▶ **Given information**:

--- START ---

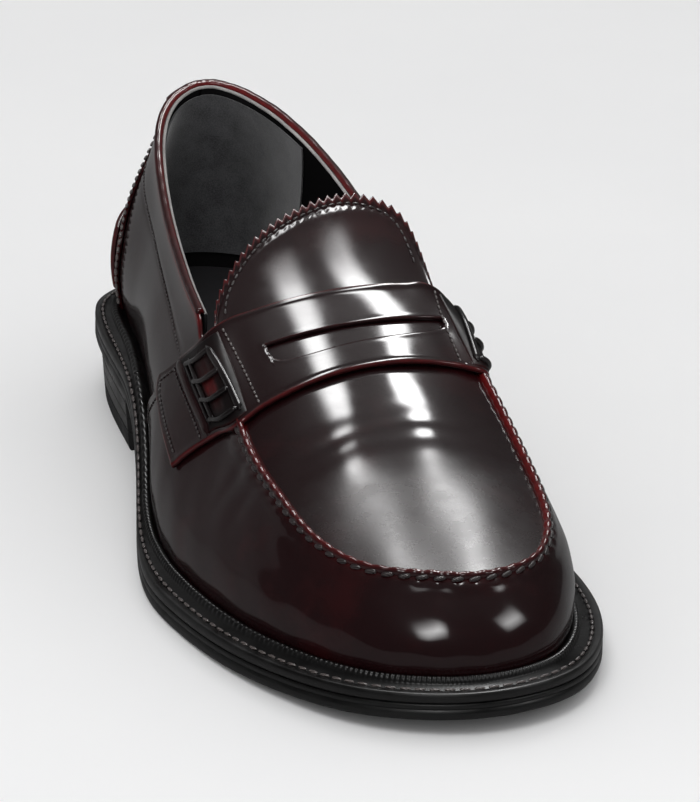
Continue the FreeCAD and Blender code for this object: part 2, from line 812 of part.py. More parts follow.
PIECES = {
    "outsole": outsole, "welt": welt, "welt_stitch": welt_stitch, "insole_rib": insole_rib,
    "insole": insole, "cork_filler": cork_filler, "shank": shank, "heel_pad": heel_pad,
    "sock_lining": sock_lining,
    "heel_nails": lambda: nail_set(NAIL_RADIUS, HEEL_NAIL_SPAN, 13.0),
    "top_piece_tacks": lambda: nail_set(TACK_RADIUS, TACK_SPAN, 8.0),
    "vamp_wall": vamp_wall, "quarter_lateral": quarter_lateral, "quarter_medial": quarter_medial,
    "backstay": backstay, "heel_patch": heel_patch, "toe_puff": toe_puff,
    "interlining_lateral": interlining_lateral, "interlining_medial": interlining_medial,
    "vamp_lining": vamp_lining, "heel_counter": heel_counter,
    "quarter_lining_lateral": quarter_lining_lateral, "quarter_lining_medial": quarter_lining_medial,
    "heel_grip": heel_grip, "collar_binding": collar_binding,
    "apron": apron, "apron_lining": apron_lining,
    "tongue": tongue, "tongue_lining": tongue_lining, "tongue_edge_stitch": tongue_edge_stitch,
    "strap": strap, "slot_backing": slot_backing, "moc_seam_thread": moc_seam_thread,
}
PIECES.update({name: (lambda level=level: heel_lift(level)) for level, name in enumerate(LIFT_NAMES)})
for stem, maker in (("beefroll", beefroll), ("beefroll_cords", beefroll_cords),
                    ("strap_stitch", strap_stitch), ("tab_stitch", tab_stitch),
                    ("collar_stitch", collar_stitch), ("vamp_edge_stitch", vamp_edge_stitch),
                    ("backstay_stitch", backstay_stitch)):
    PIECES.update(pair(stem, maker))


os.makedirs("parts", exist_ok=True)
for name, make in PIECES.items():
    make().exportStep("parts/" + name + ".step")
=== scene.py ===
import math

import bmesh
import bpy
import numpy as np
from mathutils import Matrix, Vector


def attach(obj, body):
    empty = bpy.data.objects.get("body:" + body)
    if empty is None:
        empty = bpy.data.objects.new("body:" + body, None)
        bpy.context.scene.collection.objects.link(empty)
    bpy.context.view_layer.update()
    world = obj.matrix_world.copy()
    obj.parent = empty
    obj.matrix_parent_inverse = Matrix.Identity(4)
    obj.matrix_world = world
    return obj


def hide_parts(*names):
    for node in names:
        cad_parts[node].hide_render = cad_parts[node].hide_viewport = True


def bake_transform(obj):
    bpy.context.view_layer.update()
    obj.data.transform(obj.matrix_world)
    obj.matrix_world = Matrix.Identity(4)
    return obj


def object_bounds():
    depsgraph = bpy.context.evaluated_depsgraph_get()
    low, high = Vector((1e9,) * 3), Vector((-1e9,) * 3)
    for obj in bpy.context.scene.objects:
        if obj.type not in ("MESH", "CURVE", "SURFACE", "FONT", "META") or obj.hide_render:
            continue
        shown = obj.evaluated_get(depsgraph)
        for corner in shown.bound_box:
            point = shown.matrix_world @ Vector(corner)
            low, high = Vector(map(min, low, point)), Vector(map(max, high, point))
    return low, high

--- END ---

▶ **Exercise prompt**:
Among the lines above, find the one with "(lambda level=level: heel_lift(level))" and the one with "obj.matrix_world = Matrix.Identity(4)". Quote both and everything between them, exactly.

▶ **Expected answer**:
PIECES.update({name: (lambda level=level: heel_lift(level)) for level, name in enumerate(LIFT_NAMES)})
for stem, maker in (("beefroll", beefroll), ("beefroll_cords", beefroll_cords),
                    ("strap_stitch", strap_stitch), ("tab_stitch", tab_stitch),
                    ("collar_stitch", collar_stitch), ("vamp_edge_stitch", vamp_edge_stitch),
                    ("backstay_stitch", backstay_stitch)):
    PIECES.update(pair(stem, maker))


os.makedirs("parts", exist_ok=True)
for name, make in PIECES.items():
    make().exportStep("parts/" + name + ".step")
=== scene.py ===
import math

import bmesh
import bpy
import numpy as np
from mathutils import Matrix, Vector


def attach(obj, body):
    empty = bpy.data.objects.get("body:" + body)
    if empty is None:
        empty = bpy.data.objects.new("body:" + body, None)
        bpy.context.scene.collection.objects.link(empty)
    bpy.context.view_layer.update()
    world = obj.matrix_world.copy()
    obj.parent = empty
    obj.matrix_parent_inverse = Matrix.Identity(4)
    obj.matrix_world = world
    return obj


def hide_parts(*names):
    for node in names:
        cad_parts[node].hide_render = cad_parts[node].hide_viewport = True


def bake_transform(obj):
    bpy.context.view_layer.update()
    obj.data.transform(obj.matrix_world)
    obj.matrix_world = Matrix.Identity(4)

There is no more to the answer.